## Do this
Only the lines from the one with "for name, shape" through the one with "return low, high" are to be restated, word for word, with both of them included.

## Supplied material
---------------
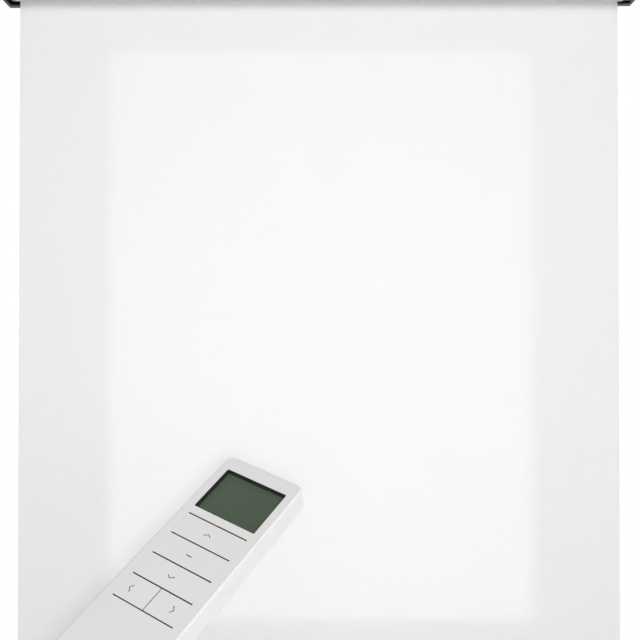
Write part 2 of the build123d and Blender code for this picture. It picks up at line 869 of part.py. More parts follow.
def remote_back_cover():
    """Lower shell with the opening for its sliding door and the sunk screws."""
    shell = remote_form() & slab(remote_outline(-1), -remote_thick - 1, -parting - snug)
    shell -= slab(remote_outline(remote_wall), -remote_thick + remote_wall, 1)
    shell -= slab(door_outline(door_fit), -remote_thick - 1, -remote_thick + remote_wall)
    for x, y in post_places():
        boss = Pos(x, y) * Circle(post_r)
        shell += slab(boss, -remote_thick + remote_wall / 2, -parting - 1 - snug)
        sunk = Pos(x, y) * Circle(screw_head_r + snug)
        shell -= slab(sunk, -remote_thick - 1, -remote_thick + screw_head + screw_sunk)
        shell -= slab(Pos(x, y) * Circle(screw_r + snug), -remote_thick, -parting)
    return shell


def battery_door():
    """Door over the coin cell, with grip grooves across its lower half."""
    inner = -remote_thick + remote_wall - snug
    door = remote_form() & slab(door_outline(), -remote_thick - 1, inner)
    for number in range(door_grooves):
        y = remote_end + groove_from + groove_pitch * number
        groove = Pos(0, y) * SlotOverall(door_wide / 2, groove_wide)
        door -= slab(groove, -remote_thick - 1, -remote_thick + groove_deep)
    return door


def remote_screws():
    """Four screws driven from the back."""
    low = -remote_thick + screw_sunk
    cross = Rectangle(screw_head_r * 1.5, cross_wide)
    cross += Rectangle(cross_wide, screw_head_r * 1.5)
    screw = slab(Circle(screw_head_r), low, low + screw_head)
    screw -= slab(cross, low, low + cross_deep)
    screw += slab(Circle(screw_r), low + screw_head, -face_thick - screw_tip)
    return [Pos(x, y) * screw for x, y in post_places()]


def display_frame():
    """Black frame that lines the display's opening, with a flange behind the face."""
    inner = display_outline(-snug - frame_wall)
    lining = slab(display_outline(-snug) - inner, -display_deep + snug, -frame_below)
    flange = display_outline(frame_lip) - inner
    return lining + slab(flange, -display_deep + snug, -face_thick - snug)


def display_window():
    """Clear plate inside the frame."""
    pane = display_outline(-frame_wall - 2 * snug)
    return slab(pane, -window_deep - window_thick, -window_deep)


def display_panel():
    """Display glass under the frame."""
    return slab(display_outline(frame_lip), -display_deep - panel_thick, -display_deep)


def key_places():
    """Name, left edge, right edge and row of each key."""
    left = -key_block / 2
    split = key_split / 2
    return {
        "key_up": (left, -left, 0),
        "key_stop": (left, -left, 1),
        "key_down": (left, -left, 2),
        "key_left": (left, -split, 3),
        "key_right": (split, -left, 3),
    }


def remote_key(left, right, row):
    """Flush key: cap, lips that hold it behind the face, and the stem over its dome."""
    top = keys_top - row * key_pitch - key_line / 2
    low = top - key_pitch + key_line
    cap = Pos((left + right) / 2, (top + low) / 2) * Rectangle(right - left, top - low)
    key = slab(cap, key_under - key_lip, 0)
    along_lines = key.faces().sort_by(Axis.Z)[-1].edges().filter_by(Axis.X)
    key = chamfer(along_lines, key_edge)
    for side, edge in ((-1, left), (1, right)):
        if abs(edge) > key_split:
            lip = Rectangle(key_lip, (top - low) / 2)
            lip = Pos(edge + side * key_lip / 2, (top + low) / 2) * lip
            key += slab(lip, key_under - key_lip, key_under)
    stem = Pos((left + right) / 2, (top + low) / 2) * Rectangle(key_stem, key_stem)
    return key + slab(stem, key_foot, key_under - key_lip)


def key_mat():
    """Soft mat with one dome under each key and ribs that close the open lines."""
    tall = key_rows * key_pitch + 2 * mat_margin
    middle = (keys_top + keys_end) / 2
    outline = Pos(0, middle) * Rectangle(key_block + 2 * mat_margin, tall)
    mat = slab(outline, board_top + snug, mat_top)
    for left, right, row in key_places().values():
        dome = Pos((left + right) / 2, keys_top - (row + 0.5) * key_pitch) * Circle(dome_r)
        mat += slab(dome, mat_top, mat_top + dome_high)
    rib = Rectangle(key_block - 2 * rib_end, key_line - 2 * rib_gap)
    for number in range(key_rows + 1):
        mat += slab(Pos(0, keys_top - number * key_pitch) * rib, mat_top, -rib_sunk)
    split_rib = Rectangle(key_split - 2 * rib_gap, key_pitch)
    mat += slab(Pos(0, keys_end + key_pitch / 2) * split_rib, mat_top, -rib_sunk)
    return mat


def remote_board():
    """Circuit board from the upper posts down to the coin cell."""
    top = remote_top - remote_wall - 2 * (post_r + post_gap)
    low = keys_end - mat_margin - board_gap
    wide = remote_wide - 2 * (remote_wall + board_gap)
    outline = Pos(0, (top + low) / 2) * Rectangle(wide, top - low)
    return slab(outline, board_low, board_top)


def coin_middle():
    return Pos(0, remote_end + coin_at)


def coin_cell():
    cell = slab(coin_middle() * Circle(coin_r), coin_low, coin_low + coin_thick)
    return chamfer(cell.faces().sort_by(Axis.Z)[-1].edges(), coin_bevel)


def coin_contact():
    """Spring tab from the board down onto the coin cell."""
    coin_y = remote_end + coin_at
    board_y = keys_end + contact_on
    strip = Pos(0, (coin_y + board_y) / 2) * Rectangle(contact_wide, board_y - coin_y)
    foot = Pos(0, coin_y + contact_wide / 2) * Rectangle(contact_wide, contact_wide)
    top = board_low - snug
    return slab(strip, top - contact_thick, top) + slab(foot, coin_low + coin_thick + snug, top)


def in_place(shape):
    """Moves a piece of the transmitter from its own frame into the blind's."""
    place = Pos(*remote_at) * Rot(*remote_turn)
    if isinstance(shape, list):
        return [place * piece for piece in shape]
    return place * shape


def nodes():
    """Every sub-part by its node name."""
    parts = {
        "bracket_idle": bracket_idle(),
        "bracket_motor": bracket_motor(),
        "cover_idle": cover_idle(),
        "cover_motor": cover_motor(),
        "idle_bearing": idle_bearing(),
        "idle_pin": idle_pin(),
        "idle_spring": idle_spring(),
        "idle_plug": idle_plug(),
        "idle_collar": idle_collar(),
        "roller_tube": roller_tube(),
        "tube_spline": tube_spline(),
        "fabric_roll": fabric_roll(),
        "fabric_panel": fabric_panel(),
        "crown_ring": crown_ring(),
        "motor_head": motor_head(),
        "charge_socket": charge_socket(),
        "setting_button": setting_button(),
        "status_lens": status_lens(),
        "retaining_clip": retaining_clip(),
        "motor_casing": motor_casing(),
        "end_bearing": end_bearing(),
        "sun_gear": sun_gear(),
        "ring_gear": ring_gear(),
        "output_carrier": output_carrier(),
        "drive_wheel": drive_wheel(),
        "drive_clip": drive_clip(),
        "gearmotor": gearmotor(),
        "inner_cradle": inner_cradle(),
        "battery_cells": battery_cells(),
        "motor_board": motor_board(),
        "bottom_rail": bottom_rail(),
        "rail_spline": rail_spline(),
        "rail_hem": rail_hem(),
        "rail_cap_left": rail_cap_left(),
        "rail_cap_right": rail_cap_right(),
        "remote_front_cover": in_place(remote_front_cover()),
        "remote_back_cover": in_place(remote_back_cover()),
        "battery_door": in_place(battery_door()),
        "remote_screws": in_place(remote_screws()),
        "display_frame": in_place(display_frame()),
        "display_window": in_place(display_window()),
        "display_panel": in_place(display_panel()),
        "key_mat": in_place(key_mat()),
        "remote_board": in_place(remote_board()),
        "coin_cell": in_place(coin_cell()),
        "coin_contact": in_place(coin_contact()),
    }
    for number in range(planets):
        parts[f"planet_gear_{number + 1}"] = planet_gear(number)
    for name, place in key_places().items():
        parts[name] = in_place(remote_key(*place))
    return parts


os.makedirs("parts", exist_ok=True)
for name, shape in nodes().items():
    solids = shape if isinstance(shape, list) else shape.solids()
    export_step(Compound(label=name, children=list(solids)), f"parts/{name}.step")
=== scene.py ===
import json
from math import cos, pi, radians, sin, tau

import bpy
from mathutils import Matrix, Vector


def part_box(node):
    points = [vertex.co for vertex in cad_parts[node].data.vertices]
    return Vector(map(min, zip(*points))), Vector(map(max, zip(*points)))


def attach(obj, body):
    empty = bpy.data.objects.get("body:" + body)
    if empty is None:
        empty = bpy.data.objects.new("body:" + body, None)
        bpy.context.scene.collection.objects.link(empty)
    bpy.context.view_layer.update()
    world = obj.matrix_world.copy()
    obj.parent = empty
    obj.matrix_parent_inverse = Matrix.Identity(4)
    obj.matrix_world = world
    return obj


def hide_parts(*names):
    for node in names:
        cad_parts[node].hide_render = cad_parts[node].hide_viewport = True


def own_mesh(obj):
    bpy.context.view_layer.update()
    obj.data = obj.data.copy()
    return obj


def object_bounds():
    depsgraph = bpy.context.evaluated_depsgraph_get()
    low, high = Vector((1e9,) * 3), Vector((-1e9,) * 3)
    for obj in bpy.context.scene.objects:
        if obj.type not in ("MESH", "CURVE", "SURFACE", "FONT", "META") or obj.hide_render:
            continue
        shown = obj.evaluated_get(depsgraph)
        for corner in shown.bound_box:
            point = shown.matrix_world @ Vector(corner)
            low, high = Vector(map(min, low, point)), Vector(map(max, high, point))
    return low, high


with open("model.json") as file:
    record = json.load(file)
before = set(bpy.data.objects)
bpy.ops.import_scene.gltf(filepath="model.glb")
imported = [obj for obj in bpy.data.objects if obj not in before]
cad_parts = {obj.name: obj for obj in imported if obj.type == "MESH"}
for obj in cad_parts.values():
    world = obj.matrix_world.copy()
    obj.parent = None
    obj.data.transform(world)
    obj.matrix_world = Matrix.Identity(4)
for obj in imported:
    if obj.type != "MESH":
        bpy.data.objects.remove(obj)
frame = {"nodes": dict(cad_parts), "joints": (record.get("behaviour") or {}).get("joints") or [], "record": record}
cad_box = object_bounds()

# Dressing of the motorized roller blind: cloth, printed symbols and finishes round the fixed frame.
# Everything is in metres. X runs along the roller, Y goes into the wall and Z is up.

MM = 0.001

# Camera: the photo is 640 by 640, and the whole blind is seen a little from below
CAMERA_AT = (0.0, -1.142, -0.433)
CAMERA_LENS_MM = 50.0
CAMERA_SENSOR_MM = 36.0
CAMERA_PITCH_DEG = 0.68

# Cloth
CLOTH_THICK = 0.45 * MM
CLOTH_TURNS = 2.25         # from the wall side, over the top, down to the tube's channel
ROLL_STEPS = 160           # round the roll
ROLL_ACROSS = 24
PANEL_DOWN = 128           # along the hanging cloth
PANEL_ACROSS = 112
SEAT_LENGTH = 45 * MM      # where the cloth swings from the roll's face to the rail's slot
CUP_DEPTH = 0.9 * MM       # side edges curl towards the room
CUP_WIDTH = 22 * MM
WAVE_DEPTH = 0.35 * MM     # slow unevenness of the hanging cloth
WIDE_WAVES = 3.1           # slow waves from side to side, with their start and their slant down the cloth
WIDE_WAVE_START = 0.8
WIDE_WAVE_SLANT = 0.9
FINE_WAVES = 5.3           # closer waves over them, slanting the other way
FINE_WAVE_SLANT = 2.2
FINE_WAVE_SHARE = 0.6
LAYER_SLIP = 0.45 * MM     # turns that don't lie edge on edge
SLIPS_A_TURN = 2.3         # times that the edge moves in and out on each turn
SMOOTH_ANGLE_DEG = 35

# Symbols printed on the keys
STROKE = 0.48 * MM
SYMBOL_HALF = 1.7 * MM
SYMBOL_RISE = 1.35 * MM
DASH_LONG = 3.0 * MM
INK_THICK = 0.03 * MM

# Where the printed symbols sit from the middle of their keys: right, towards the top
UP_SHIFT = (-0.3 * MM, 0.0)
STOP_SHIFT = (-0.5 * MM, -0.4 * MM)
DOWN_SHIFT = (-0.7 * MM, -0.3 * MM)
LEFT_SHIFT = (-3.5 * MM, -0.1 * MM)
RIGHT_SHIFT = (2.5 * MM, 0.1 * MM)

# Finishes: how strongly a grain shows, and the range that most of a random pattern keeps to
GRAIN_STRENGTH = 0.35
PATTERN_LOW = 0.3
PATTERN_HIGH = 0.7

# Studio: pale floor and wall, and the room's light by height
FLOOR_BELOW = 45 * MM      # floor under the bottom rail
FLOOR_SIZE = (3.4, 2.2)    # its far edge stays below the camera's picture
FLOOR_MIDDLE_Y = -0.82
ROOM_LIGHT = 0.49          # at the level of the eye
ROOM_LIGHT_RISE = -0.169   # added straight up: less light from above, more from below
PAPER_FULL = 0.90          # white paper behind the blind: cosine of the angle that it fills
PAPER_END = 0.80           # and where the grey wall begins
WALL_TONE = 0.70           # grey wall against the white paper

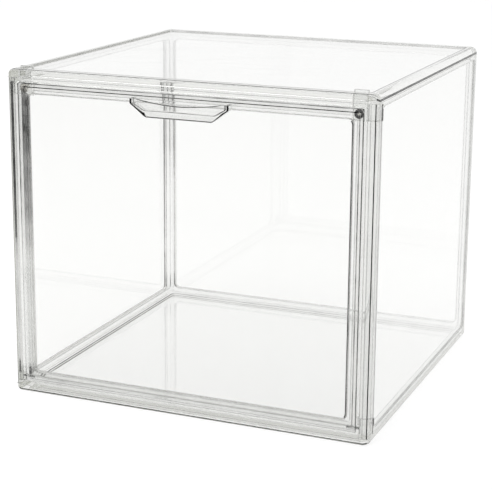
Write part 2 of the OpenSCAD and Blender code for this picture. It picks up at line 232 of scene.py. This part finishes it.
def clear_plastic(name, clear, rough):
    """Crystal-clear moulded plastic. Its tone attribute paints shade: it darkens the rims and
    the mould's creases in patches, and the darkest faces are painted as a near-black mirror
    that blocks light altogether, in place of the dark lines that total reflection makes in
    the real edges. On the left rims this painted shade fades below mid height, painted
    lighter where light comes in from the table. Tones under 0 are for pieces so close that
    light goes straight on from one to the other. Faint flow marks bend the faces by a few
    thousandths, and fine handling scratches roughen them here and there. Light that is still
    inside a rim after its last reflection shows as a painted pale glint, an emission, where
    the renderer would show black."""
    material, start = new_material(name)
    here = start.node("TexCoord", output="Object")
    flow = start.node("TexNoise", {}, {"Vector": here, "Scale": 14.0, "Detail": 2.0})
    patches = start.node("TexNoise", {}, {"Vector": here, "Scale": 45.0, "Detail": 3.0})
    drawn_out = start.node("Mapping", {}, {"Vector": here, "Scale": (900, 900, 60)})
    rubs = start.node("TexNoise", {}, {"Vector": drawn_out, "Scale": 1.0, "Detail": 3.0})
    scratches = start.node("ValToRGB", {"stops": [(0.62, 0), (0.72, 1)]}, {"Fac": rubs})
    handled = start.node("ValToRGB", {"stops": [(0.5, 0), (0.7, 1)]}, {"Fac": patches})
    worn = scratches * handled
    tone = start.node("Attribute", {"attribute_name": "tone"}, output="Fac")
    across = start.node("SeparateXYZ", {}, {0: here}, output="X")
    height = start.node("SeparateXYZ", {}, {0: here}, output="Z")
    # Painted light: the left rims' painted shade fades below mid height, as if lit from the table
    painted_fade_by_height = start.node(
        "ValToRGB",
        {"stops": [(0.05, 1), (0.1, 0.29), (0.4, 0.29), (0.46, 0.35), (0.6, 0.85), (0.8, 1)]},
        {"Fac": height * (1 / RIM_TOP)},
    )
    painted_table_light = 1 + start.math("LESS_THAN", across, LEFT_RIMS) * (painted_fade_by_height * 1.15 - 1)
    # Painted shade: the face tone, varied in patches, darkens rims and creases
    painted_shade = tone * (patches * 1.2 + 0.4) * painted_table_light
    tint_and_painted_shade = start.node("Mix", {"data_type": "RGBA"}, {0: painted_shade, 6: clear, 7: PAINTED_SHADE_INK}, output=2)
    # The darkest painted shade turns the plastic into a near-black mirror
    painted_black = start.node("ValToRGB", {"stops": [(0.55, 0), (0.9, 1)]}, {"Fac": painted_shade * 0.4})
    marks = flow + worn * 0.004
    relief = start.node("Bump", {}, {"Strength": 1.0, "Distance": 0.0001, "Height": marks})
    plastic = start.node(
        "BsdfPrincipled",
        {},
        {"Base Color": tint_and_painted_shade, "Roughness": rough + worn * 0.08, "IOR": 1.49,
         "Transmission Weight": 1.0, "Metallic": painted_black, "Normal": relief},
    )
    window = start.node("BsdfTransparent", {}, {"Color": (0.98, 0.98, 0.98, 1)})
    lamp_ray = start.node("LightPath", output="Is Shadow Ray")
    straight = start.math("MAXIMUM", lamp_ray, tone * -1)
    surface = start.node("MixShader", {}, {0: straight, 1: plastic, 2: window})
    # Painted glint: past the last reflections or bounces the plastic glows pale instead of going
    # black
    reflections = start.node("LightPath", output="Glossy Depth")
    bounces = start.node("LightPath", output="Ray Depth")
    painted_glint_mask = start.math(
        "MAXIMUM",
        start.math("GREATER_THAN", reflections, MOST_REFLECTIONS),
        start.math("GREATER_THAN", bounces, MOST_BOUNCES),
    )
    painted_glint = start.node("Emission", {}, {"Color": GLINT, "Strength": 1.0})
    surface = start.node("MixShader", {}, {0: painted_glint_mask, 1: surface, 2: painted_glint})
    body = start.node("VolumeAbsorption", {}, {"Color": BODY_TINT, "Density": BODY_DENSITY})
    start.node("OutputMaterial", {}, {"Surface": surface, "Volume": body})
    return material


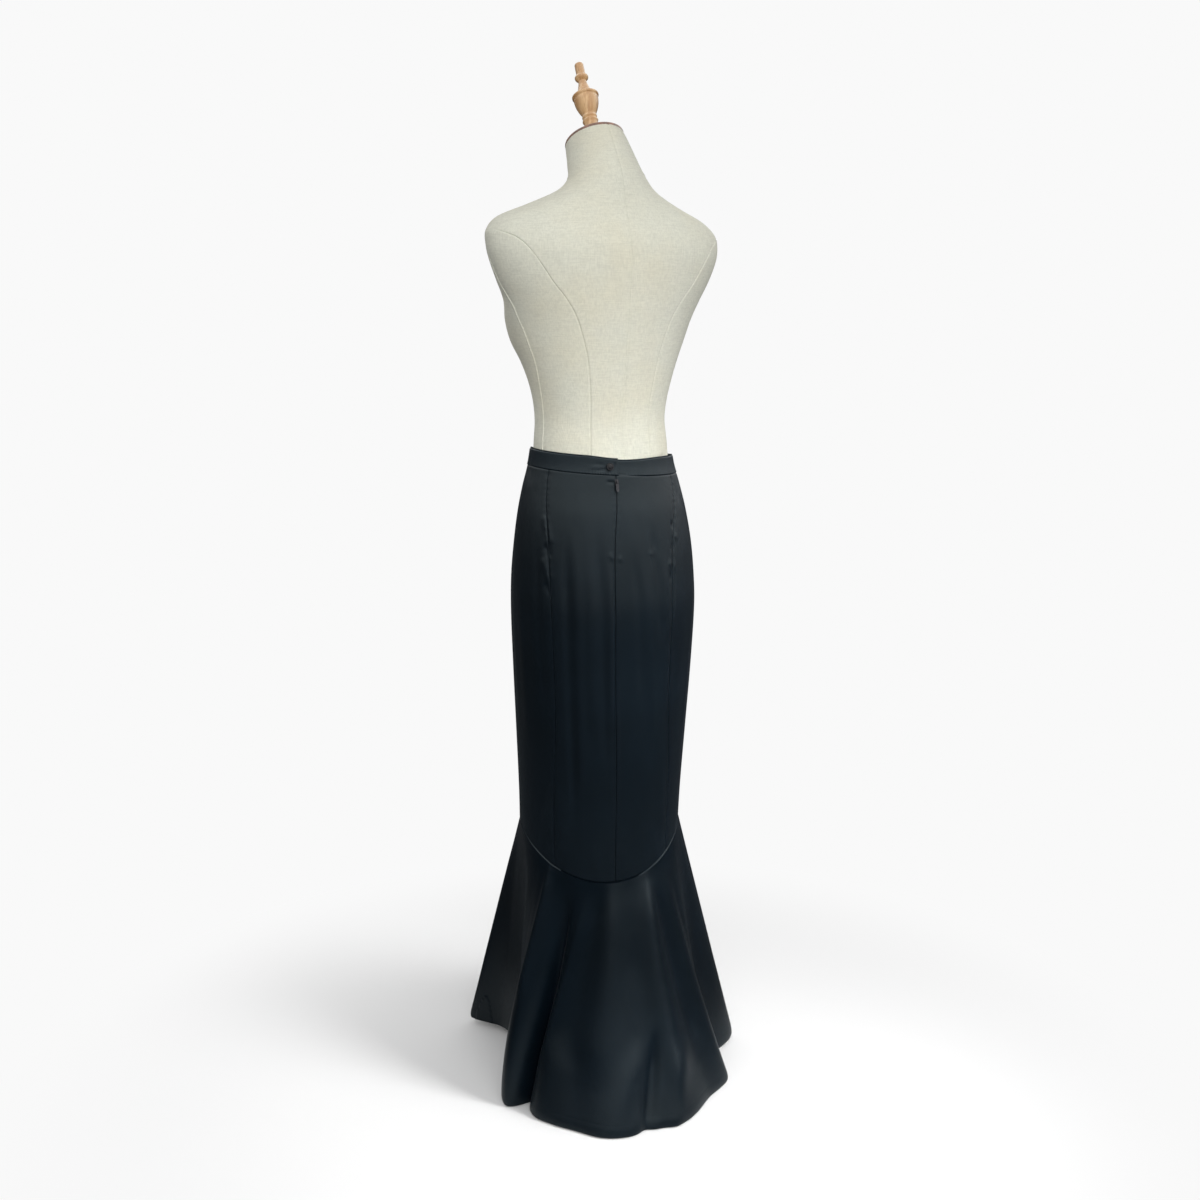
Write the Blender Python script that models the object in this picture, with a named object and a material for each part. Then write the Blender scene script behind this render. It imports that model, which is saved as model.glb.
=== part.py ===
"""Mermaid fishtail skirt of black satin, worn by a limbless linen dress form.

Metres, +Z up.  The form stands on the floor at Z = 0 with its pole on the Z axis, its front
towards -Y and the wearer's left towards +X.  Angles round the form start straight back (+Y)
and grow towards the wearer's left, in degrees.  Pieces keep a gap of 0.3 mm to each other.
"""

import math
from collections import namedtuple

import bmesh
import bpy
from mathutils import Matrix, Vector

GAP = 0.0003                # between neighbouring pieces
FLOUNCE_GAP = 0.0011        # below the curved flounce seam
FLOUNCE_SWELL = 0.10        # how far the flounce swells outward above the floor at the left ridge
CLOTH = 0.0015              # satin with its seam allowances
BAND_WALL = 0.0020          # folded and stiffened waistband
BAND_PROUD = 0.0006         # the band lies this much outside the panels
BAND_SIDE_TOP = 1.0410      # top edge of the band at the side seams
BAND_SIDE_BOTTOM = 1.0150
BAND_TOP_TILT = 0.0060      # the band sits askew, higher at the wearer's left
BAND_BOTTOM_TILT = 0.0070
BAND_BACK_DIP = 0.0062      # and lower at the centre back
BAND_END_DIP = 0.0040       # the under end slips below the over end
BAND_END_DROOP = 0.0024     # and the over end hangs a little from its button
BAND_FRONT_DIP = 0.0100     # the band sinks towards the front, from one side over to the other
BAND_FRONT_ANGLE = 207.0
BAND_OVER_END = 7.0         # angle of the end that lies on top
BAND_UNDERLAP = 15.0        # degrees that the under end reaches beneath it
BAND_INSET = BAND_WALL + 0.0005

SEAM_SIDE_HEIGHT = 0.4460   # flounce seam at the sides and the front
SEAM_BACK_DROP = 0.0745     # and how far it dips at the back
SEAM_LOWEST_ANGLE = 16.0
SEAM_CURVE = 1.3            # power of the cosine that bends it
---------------
## The reply
for name, shape in nodes().items():
    solids = shape if isinstance(shape, list) else shape.solids()
    export_step(Compound(label=name, children=list(solids)), f"parts/{name}.step")
=== scene.py ===
import json
from math import cos, pi, radians, sin, tau

import bpy
from mathutils import Matrix, Vector


def part_box(node):
    points = [vertex.co for vertex in cad_parts[node].data.vertices]
    return Vector(map(min, zip(*points))), Vector(map(max, zip(*points)))


def attach(obj, body):
    empty = bpy.data.objects.get("body:" + body)
    if empty is None:
        empty = bpy.data.objects.new("body:" + body, None)
        bpy.context.scene.collection.objects.link(empty)
    bpy.context.view_layer.update()
    world = obj.matrix_world.copy()
    obj.parent = empty
    obj.matrix_parent_inverse = Matrix.Identity(4)
    obj.matrix_world = world
    return obj


def hide_parts(*names):
    for node in names:
        cad_parts[node].hide_render = cad_parts[node].hide_viewport = True


def own_mesh(obj):
    bpy.context.view_layer.update()
    obj.data = obj.data.copy()
    return obj


def object_bounds():
    depsgraph = bpy.context.evaluated_depsgraph_get()
    low, high = Vector((1e9,) * 3), Vector((-1e9,) * 3)
    for obj in bpy.context.scene.objects:
        if obj.type not in ("MESH", "CURVE", "SURFACE", "FONT", "META") or obj.hide_render:
            continue
        shown = obj.evaluated_get(depsgraph)
        for corner in shown.bound_box:
            point = shown.matrix_world @ Vector(corner)
            low, high = Vector(map(min, low, point)), Vector(map(max, high, point))
    return low, high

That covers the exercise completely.